(Description of the task): How many lines hold the string "sizes"? Reply with the number alone.

(Exercise inputs):
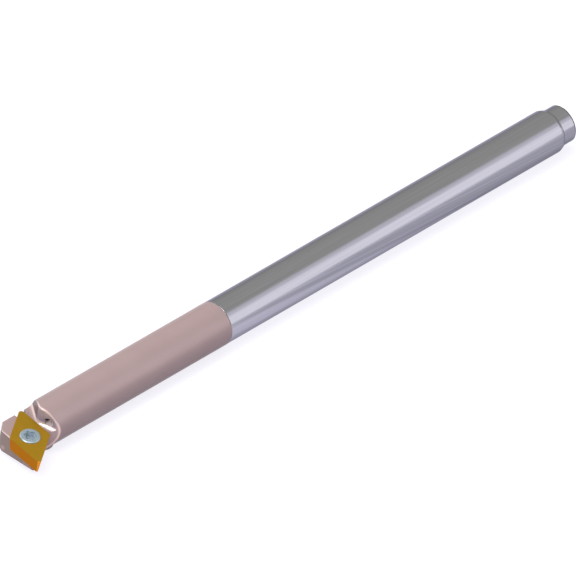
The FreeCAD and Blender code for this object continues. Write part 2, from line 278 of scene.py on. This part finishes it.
...
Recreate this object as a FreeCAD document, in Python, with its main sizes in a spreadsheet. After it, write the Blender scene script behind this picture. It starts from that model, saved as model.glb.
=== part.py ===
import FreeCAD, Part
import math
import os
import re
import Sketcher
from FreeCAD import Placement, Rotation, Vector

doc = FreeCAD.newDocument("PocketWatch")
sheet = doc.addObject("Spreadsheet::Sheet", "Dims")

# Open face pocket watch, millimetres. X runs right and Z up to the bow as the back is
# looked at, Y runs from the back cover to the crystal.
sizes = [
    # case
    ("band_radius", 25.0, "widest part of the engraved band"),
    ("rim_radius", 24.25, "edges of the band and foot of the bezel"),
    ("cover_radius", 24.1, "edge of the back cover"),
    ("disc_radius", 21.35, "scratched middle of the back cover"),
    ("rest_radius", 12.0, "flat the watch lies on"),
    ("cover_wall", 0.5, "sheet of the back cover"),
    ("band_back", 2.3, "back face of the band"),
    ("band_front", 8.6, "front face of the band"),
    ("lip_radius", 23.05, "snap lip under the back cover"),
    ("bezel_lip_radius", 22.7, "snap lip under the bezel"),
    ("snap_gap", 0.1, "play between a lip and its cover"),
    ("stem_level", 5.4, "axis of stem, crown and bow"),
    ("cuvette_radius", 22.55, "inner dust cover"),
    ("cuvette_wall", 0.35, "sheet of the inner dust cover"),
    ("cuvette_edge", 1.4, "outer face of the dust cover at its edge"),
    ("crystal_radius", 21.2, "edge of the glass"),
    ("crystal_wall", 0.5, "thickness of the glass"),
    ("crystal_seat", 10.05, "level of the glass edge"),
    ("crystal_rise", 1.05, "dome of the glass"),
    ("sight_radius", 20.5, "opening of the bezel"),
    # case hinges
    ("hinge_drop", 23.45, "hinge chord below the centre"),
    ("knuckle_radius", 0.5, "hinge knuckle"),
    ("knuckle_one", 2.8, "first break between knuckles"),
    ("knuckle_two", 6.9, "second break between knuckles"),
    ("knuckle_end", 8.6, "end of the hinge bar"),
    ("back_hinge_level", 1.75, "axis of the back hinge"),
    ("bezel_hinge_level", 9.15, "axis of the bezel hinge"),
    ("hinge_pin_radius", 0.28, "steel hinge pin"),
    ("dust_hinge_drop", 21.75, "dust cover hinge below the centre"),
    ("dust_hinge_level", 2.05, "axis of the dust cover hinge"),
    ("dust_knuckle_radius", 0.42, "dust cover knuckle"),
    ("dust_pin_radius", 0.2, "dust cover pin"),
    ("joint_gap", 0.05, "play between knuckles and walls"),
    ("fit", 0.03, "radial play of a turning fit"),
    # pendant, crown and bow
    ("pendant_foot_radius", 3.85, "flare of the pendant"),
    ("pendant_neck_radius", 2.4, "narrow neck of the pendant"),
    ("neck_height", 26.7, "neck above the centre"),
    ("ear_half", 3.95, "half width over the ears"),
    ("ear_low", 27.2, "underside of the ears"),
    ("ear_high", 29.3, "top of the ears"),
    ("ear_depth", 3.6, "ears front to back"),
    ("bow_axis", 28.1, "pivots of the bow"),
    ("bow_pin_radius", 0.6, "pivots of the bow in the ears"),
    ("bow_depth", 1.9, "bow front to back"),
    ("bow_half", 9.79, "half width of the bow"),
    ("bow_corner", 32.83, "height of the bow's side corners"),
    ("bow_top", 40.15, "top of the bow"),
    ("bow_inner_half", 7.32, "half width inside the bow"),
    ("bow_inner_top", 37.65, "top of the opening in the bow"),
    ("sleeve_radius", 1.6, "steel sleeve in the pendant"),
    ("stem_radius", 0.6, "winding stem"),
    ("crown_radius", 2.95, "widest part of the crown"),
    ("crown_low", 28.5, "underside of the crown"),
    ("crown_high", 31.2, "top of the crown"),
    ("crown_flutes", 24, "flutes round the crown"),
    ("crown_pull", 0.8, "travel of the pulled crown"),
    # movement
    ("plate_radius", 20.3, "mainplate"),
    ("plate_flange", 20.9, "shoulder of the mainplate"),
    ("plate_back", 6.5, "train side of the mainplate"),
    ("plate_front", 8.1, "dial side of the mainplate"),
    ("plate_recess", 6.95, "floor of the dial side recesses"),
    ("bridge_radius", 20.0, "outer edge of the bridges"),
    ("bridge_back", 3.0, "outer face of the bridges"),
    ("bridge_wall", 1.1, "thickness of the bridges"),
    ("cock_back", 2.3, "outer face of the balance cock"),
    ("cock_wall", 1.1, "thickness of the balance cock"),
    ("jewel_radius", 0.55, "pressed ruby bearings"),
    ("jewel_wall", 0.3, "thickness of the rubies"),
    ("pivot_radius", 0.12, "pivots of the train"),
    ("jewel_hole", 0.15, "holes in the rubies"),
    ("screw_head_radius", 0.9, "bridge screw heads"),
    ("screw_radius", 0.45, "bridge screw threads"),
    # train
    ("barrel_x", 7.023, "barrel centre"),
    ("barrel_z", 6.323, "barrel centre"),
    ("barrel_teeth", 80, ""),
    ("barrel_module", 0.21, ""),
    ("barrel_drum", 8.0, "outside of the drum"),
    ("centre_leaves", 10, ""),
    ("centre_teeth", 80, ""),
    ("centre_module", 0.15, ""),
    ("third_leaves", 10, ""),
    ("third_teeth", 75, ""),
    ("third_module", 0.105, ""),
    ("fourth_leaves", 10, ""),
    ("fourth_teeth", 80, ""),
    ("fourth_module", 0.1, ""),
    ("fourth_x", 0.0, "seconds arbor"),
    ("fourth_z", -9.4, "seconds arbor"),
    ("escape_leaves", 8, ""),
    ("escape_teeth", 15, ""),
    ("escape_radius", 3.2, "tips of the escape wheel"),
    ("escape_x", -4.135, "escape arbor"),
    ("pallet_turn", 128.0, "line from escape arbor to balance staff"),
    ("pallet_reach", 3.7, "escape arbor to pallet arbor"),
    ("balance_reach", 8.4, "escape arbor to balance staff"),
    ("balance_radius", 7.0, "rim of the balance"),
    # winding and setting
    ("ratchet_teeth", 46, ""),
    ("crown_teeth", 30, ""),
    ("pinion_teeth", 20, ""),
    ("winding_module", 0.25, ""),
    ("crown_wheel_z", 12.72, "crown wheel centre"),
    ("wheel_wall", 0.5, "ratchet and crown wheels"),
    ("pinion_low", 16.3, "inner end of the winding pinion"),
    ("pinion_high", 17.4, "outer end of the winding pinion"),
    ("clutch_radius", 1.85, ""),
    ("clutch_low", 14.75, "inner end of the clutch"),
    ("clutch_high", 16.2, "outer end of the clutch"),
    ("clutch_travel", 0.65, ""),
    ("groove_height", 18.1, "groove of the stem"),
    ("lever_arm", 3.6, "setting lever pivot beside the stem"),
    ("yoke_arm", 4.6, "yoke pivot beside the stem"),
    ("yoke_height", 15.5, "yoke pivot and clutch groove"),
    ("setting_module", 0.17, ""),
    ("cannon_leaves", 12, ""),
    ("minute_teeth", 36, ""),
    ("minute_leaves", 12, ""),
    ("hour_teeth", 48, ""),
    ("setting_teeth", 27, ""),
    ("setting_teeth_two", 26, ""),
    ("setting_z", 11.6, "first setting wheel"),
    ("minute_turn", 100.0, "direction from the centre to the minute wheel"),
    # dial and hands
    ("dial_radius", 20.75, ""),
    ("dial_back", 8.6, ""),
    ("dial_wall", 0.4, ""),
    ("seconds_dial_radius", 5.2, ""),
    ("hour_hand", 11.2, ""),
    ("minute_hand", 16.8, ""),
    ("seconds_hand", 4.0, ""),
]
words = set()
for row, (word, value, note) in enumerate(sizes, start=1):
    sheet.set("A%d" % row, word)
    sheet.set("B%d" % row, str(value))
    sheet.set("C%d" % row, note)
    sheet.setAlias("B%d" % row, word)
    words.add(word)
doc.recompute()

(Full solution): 3